Thermal convection in superposed fluid and porous layers subjected to a plane Poiseuille flow

Abstract

Thermal convection in a two-layer system comprised by a fluid layer overlying a layer of porous media saturated with the same fluid has been investigated. The system is heated from below and subjected to a horizontally plane Poiseuille flow. The interaction between both instability mechanisms, the unstably stratification and the shear arising from the plane Poiseuille flow, is studied and a completely linear stability analysis has been carried out by considering both longitudinal rolls (LRs) and transverse rolls (TRs).

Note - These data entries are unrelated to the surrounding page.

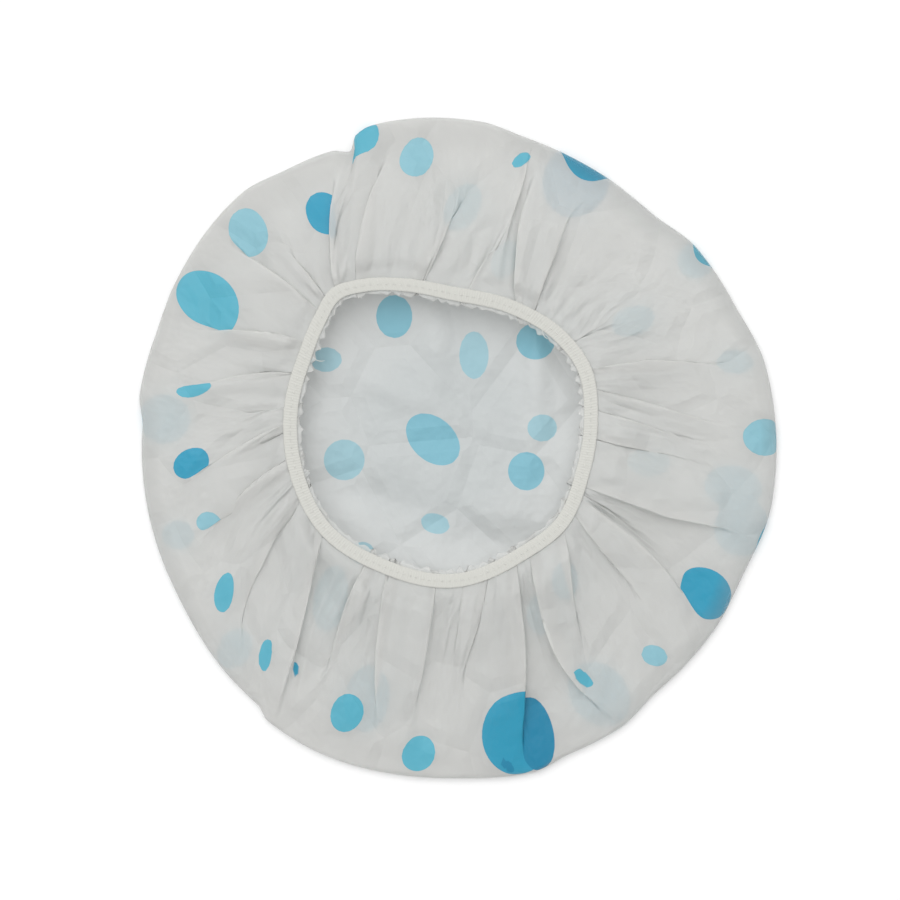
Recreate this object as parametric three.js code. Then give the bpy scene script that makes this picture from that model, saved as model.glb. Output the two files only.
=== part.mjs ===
// A gathered shower cap, lying on its crown with the elasticated opening up.
//
// One round sheet of film makes the cap. Its middle lies flat as the crown, turns up at the outline in a
// tight round edge, and comes back over itself in pleats to the opening, where a narrow elastic tape is
// sewn on. Millimetres, +Z up, origin under the middle of the cap on the surface it lies on.
// Bearings are in degrees, counter-clockwise from +X; a reach is a distance from the middle.
import * as THREE from 'three';

// Driving sizes
const FILM_WALL = 1;
const EDGE_RADIUS = 2.4;
const BAND_WIDTH = 6.2;
const BAND_THICKNESS = 1;
const BAND_HEIGHT = 20;
const BAND_SWAY = 1.2;
const SWAY_BEARING = 127;
const SEAT_GAP = 0.3;
const RIM_INSIDE_BAND = 1.5;
const PLEAT_DROP = 2;
const PANEL_PUFF = 0.9;
const GATHER_RISE = 1.1;

// Shares of the way up the side, from the top of the edge (0) to the rim inside the tape (1)
const PLEAT_RUN = 0.45;
const GATHERED_FROM = 0.4;
const PRESSED_FROM = 0.76;
const UNDER_TAPE = 0.875;

// The side lies lower than a straight line from the edge to the tape: the power of its climb
const CLIMB_POWER = 1.15;

// Where the opening's middle lies, off the middle of the outline
const BAND_CENTRE = { x: -6.8, y: 6.6 };

// The outline: nearly round, with straight stretches and two small nicks where a pleat reaches the edge
const OUTLINE = [
  { bearing: 0, reach: 140 },
  { bearing: 15, reach: 140 },
  { bearing: 28, reach: 137 },
  { bearing: 40, reach: 137 },
  { bearing: 50, reach: 134 },
  { bearing: 62, reach: 136 },
  { bearing: 78, reach: 140 },
  { bearing: 86, reach: 144 },
  { bearing: 105, reach: 147 },
  { bearing: 108, reach: 145 },
  { bearing: 110, reach: 139 },
  { bearing: 113, reach: 142 },
  { bearing: 122, reach: 144 },
  { bearing: 130, reach: 147 },
  { bearing: 150, reach: 144 },
  { bearing: 160, reach: 142 },
  { bearing: 170, reach: 142 },
  { bearing: 176, reach: 139 },
  { bearing: 205, reach: 139 },
  { bearing: 225, reach: 142 },
  { bearing: 232, reach: 143 },
  { bearing: 235, reach: 146 },
  { bearing: 245, reach: 147 },
  { bearing: 270, reach: 145 },
  { bearing: 283, reach: 146 },
  { bearing: 290, reach: 143 },
  { bearing: 300, reach: 142 },
  { bearing: 310, reach: 138 },
  { bearing: 325, reach: 138 },
  { bearing: 335, reach: 137 },
  { bearing: 350, reach: 140 },
];

// The middle line of the elastic tape, measured from its own middle: a rounded square with one long corner
const BAND_PATH = [
  { bearing: 5, reach: 65 },
  { bearing: 25, reach: 68 },
  { bearing: 40, reach: 66.5 },
  { bearing: 60, reach: 63 },
  { bearing: 88, reach: 61.5 },
  { bearing: 106, reach: 67.5 },
  { bearing: 119, reach: 73.5 },
  { bearing: 127, reach: 76.5 },
  { bearing: 137, reach: 73 },
  { bearing: 150, reach: 69 },
  { bearing: 170, reach: 67 },
  { bearing: 195, reach: 66 },
  { bearing: 220, reach: 66 },
  { bearing: 245, reach: 63.5 },
  { bearing: 275, reach: 64.5 },
  { bearing: 305, reach: 63 },
  { bearing: 322, reach: 65 },
  { bearing: 345, reach: 63.5 },
];

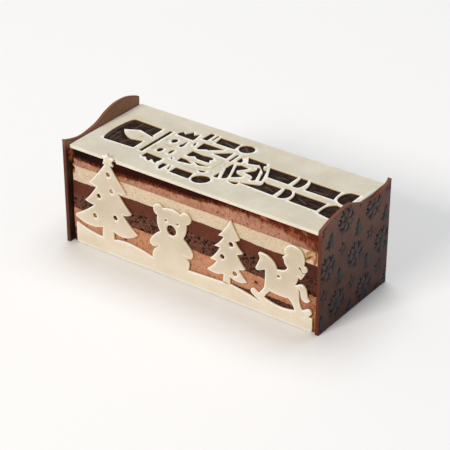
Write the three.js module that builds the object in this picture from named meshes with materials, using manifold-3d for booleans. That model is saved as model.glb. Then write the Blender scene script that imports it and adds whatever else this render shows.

It is found that the neutral curves of both modes may be bimodal, which is dependent on the depth ratio, the ratio of the depth of fluid layer to that of the porous layer. The stability characteristics of LRs are found to be invariant with the Reynolds number based on the horizontal Poiseuille velocity and the Prandtl number of the fluid, and the instability is always dominated by this mode if the Reynolds number is within low or moderate strength. The superimposed Poiseuille flow seems to exert a stabilizing effect on the traveling TRs and the critical transverse mode tends to be within the porous layer with low propagating speed. However, if the Reynolds number is sufficiently large, a shear instability mode appears abruptly with higher propagating speed and then dominates the system instability.